Starting a new project

9 March 2015

I’m going to make a wide scarf with 8 ends of dark warp and 8 ends of light warp to weave stripes, checks, pinwheels, etc.  I have a supply of Jaggerspun 8/2 wool that I will weave at 12.5epi.

I love the colors of tweeds. Tweeds have complex colors, partially from using heather yarns and most of the Jaggerspun yarns I have are heathers.   I have studied the book, Scottish Estate Tweeds, and what I have learned from looking at the pictures of the cloth is that although the structure of the cloths are simple, plain weave or 2/2 twill, it is their use of color is very sophisticated.  There are check and plaids.  But even a simple check of 4 ends light and four ends dark can be made more complex by using one light color in the warp and another in the weft.


When I  look carefully at this simple 3 thread check, I see that the lighter color in the warp, tan, is replaced by yellow in the weft.   Likewise the navy in the warp is bright blue in the weft and so on.

So to emulate this style  I am looking for two light colors, with nearly the same value and two darks with similar values.  I want it to have a spring mood so not too dark all over.  The challenge here is to get enough contrast between the light and medium colors that you can see the light and dark stripes.

I picked out some colors from my stash and to see if there is enough contrast I wrap them around a stiff cardboard, trying to cover the cardboard completely so its color doesn’t influence my choice.

five colors wrapped

five colors wrapped

I started at the left and wrapped the colors dark, light , dark, light, dark.  At this point I decided to eliminate the light blue and look for a color to go with the yellow. I found the light beige and wrapped it then the other dark color so that I can see both dark colors adjacent to both lights.  This looks like it might work. But before I warp up the loom I want to check to see if the two lights combine and the two darks also combine in the woven cloth.

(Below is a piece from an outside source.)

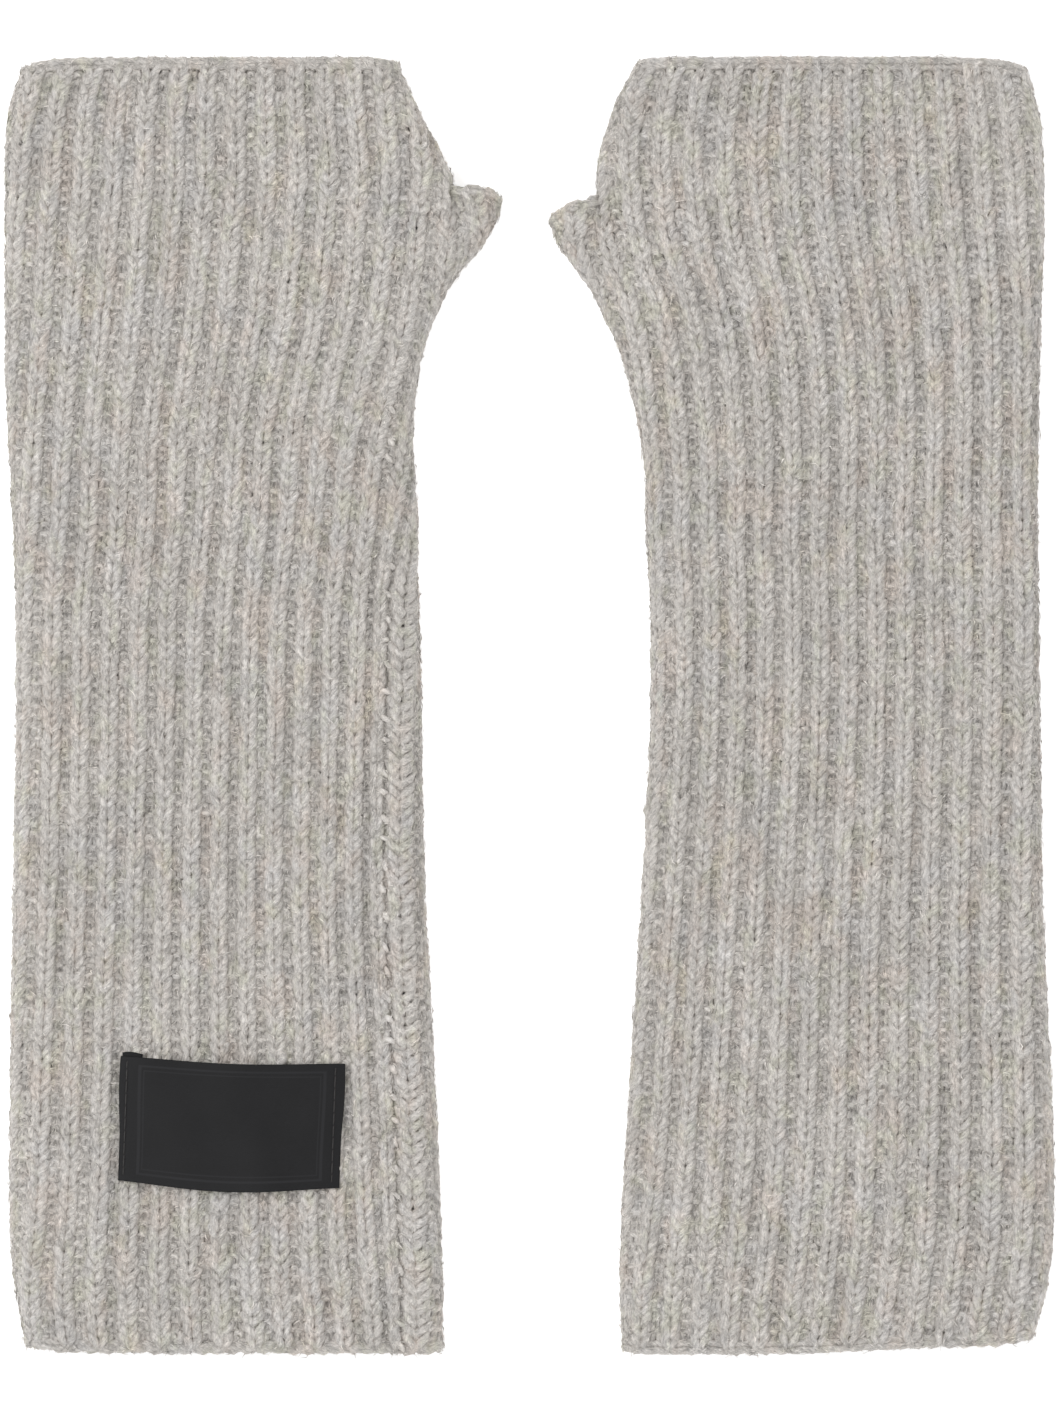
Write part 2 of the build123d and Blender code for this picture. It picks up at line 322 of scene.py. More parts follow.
    def section(self, y, with_thumb):
        """The top half of the section at a height, from the outer fold to the thumb-side fold: distances u,
        and heights h off the middle plane."""
        outer = np.interp(y, self.heights, self.outer_u)
        hand = np.interp(y, self.heights, self.inner_u)
        if with_thumb:
            edge = self.thumb_edge(y)
            edge = max(edge, hand) if y < self.crotch_y - 4 else edge
        else:
            flare = self.flare * (1 - smoothstep(self.crotch_y, self.crotch_y + FLARE_REACH, y))
            edge = min(hand + flare, self.crotch_u)
        r = self.radius
        u0, u1 = outer + self.fold_wall, edge - self.fold_wall
        arc = np.linspace(0, math.pi / 2, self.ARC_POINTS)
        flat = np.linspace(u0 + r, u1 - r, self.FLAT_POINTS)[1:-1]
        u = np.concatenate([u0 + r * (1 - np.cos(arc)), flat, u1 - r * (1 - np.cos(arc[::-1]))])
        h = np.concatenate([r * np.sin(arc), np.full(len(flat), r), r * np.sin(arc[::-1])])
        if with_thumb:
            thin = smoothstep(self.crotch_u - 8, self.tip_u, u)
            thin = thin * smoothstep(self.crotch_y - THUMB_THINS, self.crotch_y, y)
            h = h * (1 - thin * (1 - self.thumb_radius / self.radius))
            pinch = smoothstep(self.crotch_y - PINCH_REACH, self.crotch_y - 1, y)
            reach = np.clip(np.abs(u - (self.crotch_u - self.wall)) / r, 0, 1)
            h = h * (1 - pinch * (1 - np.sqrt(1 - (1 - reach) ** 2)))
        return u, h

    def fold_wales(self, y):
        """The wales at the outer fold and at the thumb-side fold."""
        spread = np.arange(-10, 10.1, 2.5)  # a mean over these heights rounds the corners of the rib lines
        outer = np.interp(y + spread, self.ribs[:, 0], self.ribs[:, 1]).mean()
        inner = np.interp(y + spread, self.ribs[:, 0], self.ribs[:, 2]).mean()
        return outer, inner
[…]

I have a 4″x6″ pin loom that I can use to test this out quickly.  The pin loom has a fixed sett, and that is fine because I feel confident about the sett I will use.  So I wrap 4 ends dark, 4 end light on the 1st layer, then change the light and dark for the 2nd layer, etc. to weave checks.  Checks have the light, dark and half -tone areas, in fact there will be two different half-tone areas and they need to have a very similar value to make the checks read well.


There are lots of knots at the edges because of many color changes.  Here under tension the cloth looks very open. There are 8 threads per inch in both directions.  The colors look like they are blending together to make mysterious complex colors.  The color theme is yellow and lavender, nice for spring.

Removing the cloth from the loom releases the tension but the cloth is still very open.  This yarn blooms nicely when washed so into the water.


Just off the loom

I washed it in luke warm water, by hand with Orvus paste.


gently washed cloth

The yarn has bloomed , the warp and weft have melded.  The cloth is delicate and supple, which I like.  I measured the washed cloth at 10epi.  Should I weave it this open for a light delicate supple cloth?  No, I think I stick to my original plan of 12.5 epi because I want to put in some 4 end floats  in some places and reducing the number of intersections in the cloth and it might just be too open for that.  If I were going to weave the whole scarf in plain weave I would not hesitate to weave it at 8epi for a lovely, light cloth.


One Response to “Starting a new project”

  1. Cathie B. Says:

    Lovely piece of cloth Karren! I’m delighted to see a yellow( and tan) work so well in equal amounts as other colors. Yellow is , I find, a hard color to control. Your analysis of the tweed cloth is most interesting, I’ll have to pay more attention:)
    You say some 4 thread floats, are you thinking something along the lines of a huck?
    I will enjoy seeing what you come up with!